STATED TASK:
Find each line with the string "slide" and copy it.

EXERCISE MATERIALS:

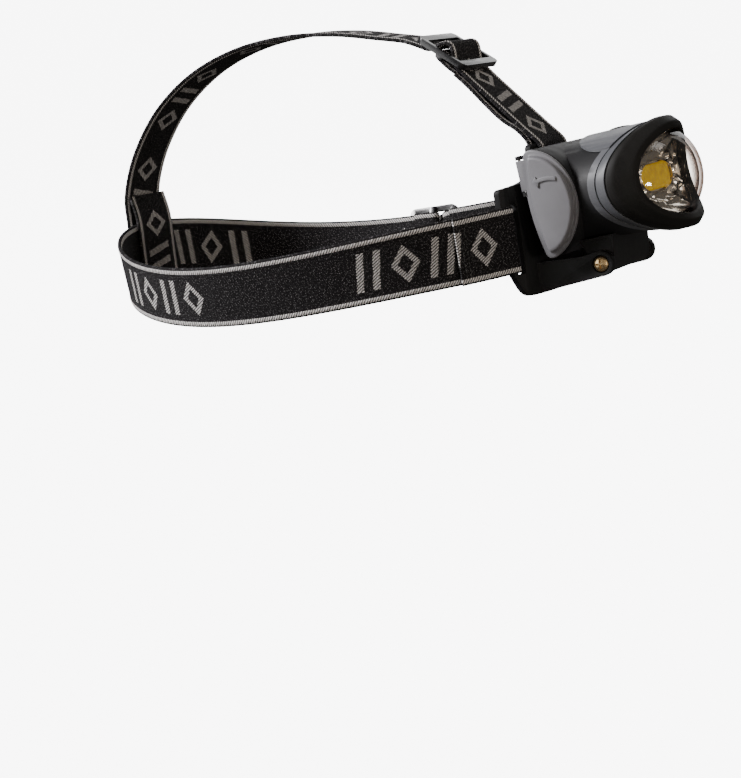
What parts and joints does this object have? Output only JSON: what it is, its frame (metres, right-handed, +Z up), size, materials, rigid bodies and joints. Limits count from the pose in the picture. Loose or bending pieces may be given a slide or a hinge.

---

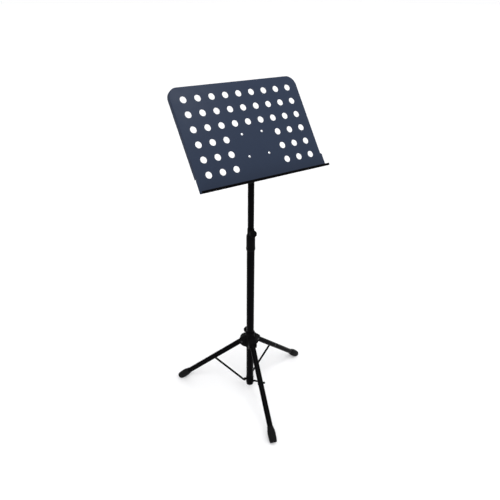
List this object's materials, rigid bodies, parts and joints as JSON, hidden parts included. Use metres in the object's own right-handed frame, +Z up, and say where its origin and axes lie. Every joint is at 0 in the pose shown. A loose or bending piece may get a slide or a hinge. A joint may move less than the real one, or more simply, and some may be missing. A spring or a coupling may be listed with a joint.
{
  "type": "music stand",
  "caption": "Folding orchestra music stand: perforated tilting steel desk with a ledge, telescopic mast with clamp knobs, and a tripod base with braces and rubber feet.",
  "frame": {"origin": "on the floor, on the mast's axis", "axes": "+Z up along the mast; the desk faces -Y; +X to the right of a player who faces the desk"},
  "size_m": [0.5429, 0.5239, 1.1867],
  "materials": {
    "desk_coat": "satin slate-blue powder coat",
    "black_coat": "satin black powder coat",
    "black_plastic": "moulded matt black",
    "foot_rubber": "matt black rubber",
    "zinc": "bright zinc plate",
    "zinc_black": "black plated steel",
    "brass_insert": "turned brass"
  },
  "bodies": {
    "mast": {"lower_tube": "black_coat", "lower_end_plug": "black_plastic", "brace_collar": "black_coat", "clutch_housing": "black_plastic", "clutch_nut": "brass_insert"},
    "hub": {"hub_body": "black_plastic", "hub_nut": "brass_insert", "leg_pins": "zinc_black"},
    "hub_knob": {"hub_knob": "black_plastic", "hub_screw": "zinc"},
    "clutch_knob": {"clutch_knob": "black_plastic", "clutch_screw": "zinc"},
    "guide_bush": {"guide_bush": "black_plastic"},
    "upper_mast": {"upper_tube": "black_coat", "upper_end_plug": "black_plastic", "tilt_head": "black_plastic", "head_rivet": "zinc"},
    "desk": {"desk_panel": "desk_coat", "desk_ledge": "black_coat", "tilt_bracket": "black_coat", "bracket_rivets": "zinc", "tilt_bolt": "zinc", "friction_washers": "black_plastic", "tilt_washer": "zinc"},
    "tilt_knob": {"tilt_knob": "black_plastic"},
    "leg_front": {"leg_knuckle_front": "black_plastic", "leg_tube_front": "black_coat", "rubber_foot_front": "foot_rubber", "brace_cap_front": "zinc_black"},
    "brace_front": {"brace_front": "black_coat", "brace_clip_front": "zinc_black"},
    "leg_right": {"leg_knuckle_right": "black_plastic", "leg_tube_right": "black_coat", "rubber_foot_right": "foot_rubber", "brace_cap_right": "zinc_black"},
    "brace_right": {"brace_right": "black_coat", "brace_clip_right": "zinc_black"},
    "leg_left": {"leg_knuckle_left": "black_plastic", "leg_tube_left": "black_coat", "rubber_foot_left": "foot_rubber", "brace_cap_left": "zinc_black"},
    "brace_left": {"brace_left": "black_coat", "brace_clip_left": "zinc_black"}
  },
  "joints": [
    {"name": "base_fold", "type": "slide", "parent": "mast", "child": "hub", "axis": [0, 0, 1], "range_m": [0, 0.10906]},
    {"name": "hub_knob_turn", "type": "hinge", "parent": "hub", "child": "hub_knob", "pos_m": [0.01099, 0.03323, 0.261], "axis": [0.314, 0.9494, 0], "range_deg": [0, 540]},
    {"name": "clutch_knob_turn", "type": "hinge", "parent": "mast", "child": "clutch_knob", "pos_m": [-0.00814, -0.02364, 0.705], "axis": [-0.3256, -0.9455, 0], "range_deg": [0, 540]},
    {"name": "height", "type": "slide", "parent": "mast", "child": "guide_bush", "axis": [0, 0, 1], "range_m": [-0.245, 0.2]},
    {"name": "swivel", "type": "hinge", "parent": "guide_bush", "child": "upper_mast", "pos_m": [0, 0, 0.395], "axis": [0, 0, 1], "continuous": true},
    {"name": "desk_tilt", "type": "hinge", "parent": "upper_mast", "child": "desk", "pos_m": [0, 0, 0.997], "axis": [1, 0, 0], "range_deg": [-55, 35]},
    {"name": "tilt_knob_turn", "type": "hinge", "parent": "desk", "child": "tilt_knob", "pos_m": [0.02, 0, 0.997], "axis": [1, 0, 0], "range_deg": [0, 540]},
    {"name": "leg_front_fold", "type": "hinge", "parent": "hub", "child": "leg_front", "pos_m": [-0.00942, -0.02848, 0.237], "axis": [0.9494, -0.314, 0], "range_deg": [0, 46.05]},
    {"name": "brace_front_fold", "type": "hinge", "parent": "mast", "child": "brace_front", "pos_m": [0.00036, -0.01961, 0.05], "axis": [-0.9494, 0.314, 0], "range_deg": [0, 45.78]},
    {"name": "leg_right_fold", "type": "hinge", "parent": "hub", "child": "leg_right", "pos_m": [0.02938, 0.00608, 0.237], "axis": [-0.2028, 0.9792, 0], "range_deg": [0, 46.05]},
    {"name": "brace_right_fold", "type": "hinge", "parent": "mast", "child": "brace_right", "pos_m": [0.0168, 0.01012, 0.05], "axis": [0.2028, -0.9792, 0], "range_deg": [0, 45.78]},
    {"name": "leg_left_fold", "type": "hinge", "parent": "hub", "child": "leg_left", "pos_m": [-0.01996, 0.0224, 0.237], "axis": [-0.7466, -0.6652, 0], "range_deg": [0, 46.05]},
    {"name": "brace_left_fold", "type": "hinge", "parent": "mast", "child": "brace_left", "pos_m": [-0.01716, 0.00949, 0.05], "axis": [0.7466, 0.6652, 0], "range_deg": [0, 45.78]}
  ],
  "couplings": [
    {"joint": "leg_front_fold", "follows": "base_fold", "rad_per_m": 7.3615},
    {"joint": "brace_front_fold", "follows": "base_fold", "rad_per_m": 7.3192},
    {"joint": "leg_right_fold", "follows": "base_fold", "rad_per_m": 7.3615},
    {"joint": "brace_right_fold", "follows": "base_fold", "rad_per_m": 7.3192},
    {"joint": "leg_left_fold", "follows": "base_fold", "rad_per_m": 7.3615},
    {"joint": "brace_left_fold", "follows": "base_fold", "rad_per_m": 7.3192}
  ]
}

PROBLEM SOLUTION:
What parts and joints does this object have? Output only JSON: what it is, its frame (metres, right-handed, +Z up), size, materials, rigid bodies and joints. Limits count from the pose in the picture. Loose or bending pieces may be given a slide or a hinge.
List this object's materials, rigid bodies, parts and joints as JSON, hidden parts included. Use metres in the object's own right-handed frame, +Z up, and say where its origin and axes lie. Every joint is at 0 in the pose shown. A loose or bending piece may get a slide or a hinge. A joint may move less than the real one, or more simply, and some may be missing. A spring or a coupling may be listed with a joint.
    {"name": "base_fold", "type": "slide", "parent": "mast", "child": "hub", "axis": [0, 0, 1], "range_m": [0, 0.10906]},
    {"name": "height", "type": "slide", "parent": "mast", "child": "guide_bush", "axis": [0, 0, 1], "range_m": [-0.245, 0.2]},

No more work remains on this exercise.